## START PROVIDED DATA

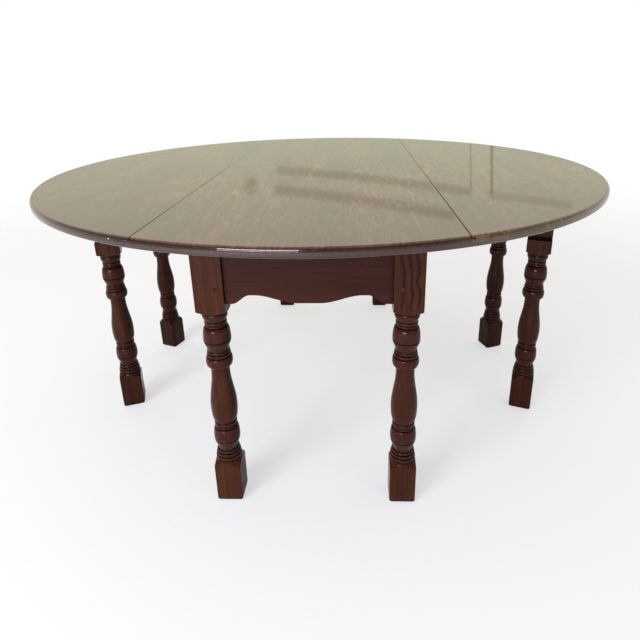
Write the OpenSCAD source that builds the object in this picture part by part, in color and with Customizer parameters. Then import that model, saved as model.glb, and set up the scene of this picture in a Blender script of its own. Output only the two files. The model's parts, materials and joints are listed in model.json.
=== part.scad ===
// Round double-gateleg dining table: a centre board on a four-legged frame, two drop leaves on
// rule joints, and four swinging gate legs on wooden knuckle joints.
// X runs across the leaves, Y along the rule joints, Z up. Left is -X and front is -Y.

/* [Top] */
// Height of the table top above the floor
table_h = 760; // [700:5:790]
// Diameter of the round top with both leaves up
top_d = 1652; // [1620:1:1680]
// Thickness of the top boards
top_t = 21; // [20:1:24]
// Width of the centre board between the two joint lines
centre_w = 617; // [600:1:650]
// Upright part of the rule joint, below the top surface
lip_h = 4; // [3:0.5:5]
// Open seam between centre board and leaf at the top surface
leaf_gap = 1; // [0.8:0.1:1.2]
// Clearance between the round and the cove of the rule joint
cove_gap = 0.5; // [0.4:0.1:0.8]

/* [Frame] */
// Side of the square leg stock
leg_w = 68; // [66:1:70]
// Side of the slightly slimmer square feet
foot_w = 65.5; // [62:0.5:66]
// Distance of a fixed leg's centre from the middle, across the leaves
leg_x = 221; // [212:1:225]
// Distance of a fixed leg's centre from the middle, along the joints
leg_y = 586.5; // [575:0.5:600]
// Thickness of the end aprons
apron_t = 22; // [18:1:25]
// How far an end apron stands behind the leg faces
apron_inset = 8; // [5:1:12]
// Thickness of the side rails
side_rail_t = 20; // [18:1:22]
// Underside of the side rails above the floor
side_rail_z = 578; // [576:1:600]

/* [Gates] */
// Thickness of the fly rails
fly_t = 24; // [22:1:25]
// Underside of the fly rails above the floor
fly_z = 600; // [590:1:620]
// Distance of a gate's pin from the middle, along the joints
pivot_y = 38; // [36:1:45]
// Distance from a gate's pin to the middle of its leg
gate_reach = 453.5; // [446:0.5:456]
// How far the gates stand open
gate_angle = 70; // [0:1:70]
// Gap between a gate leg and the leaf that it carries
gate_gap = 0.5; // [0.3:0.1:1]

/* [Hardware] */
// Length of a table hinge along the joint
hinge_l = 60; // [50:1:76]
// Distance of the outer hinges from the middle hinge
hinge_pitch = 560; // [500:5:600]
// Thickness of a hinge flap
flap_t = 2; // [1.5:0.1:2.2]
// Diameter of the pegs through the tenons
peg_d = 8.6; // [7:0.2:10]

/* [Hidden] */

$fn = 64;
oak = [0.24, 0.11, 0.07];
oak_dark = [0.16, 0.07, 0.05];
oak_end = [0.10, 0.05, 0.03];
brass = [0.55, 0.43, 0.22];
steel = [0.45, 0.44, 0.42];
left = -1;
right = 1;
front = -1;
rear = 1;

// Top and rule joint
under_z = table_h - top_t;      // underside of the boards
barrel_r = 3;                   // hinge barrels lie flush with the underside
axis_x = centre_w / 2;          // hinge line of a leaf
axis_z = under_z + barrel_r;
round_r = table_h - lip_h - axis_z;
cove_r = round_r + cove_gap;
cove_relief = 0.4;              // small step where the cove meets the underside
edge_r = 6;                     // rounding of the upper rim
edge_bevel = 2.4;               // bevel of the lower rim
past = 1;                       // how far a cutter runs past a face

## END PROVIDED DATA

§ WRITTEN TASK
Restate the data above exactly, keeping each word as it stands.

§ COMPLETE OUTPUT
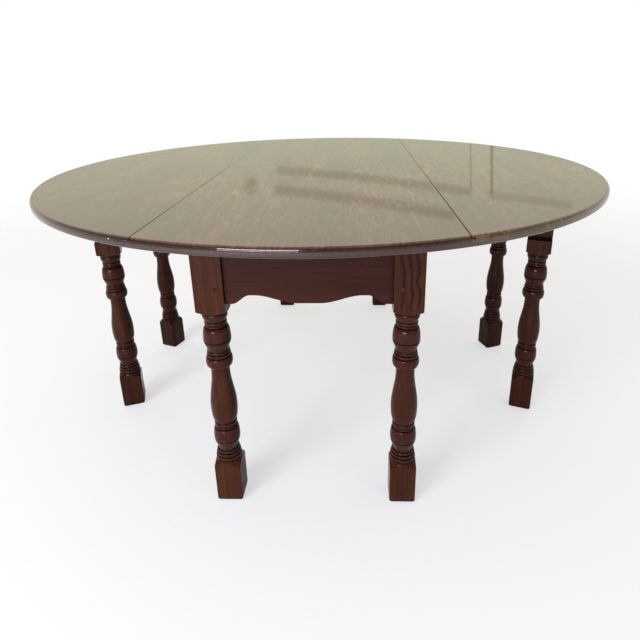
Write the OpenSCAD source that builds the object in this picture part by part, in color and with Customizer parameters. Then import that model, saved as model.glb, and set up the scene of this picture in a Blender script of its own. Output only the two files. The model's parts, materials and joints are listed in model.json.
=== part.scad ===
// Round double-gateleg dining table: a centre board on a four-legged frame, two drop leaves on
// rule joints, and four swinging gate legs on wooden knuckle joints.
// X runs across the leaves, Y along the rule joints, Z up. Left is -X and front is -Y.

/* [Top] */
// Height of the table top above the floor
table_h = 760; // [700:5:790]
// Diameter of the round top with both leaves up
top_d = 1652; // [1620:1:1680]
// Thickness of the top boards
top_t = 21; // [20:1:24]
// Width of the centre board between the two joint lines
centre_w = 617; // [600:1:650]
// Upright part of the rule joint, below the top surface
lip_h = 4; // [3:0.5:5]
// Open seam between centre board and leaf at the top surface
leaf_gap = 1; // [0.8:0.1:1.2]
// Clearance between the round and the cove of the rule joint
cove_gap = 0.5; // [0.4:0.1:0.8]

/* [Frame] */
// Side of the square leg stock
leg_w = 68; // [66:1:70]
// Side of the slightly slimmer square feet
foot_w = 65.5; // [62:0.5:66]
// Distance of a fixed leg's centre from the middle, across the leaves
leg_x = 221; // [212:1:225]
// Distance of a fixed leg's centre from the middle, along the joints
leg_y = 586.5; // [575:0.5:600]
// Thickness of the end aprons
apron_t = 22; // [18:1:25]
// How far an end apron stands behind the leg faces
apron_inset = 8; // [5:1:12]
// Thickness of the side rails
side_rail_t = 20; // [18:1:22]
// Underside of the side rails above the floor
side_rail_z = 578; // [576:1:600]

/* [Gates] */
// Thickness of the fly rails
fly_t = 24; // [22:1:25]
// Underside of the fly rails above the floor
fly_z = 600; // [590:1:620]
// Distance of a gate's pin from the middle, along the joints
pivot_y = 38; // [36:1:45]
// Distance from a gate's pin to the middle of its leg
gate_reach = 453.5; // [446:0.5:456]
// How far the gates stand open
gate_angle = 70; // [0:1:70]
// Gap between a gate leg and the leaf that it carries
gate_gap = 0.5; // [0.3:0.1:1]

/* [Hardware] */
// Length of a table hinge along the joint
hinge_l = 60; // [50:1:76]
// Distance of the outer hinges from the middle hinge
hinge_pitch = 560; // [500:5:600]
// Thickness of a hinge flap
flap_t = 2; // [1.5:0.1:2.2]
// Diameter of the pegs through the tenons
peg_d = 8.6; // [7:0.2:10]

/* [Hidden] */

$fn = 64;
oak = [0.24, 0.11, 0.07];
oak_dark = [0.16, 0.07, 0.05];
oak_end = [0.10, 0.05, 0.03];
brass = [0.55, 0.43, 0.22];
steel = [0.45, 0.44, 0.42];
left = -1;
right = 1;
front = -1;
rear = 1;

// Top and rule joint
under_z = table_h - top_t;      // underside of the boards
barrel_r = 3;                   // hinge barrels lie flush with the underside
axis_x = centre_w / 2;          // hinge line of a leaf
axis_z = under_z + barrel_r;
round_r = table_h - lip_h - axis_z;
cove_r = round_r + cove_gap;
cove_relief = 0.4;              // small step where the cove meets the underside
edge_r = 6;                     // rounding of the upper rim
edge_bevel = 2.4;               // bevel of the lower rim
past = 1;                       // how far a cutter runs past a face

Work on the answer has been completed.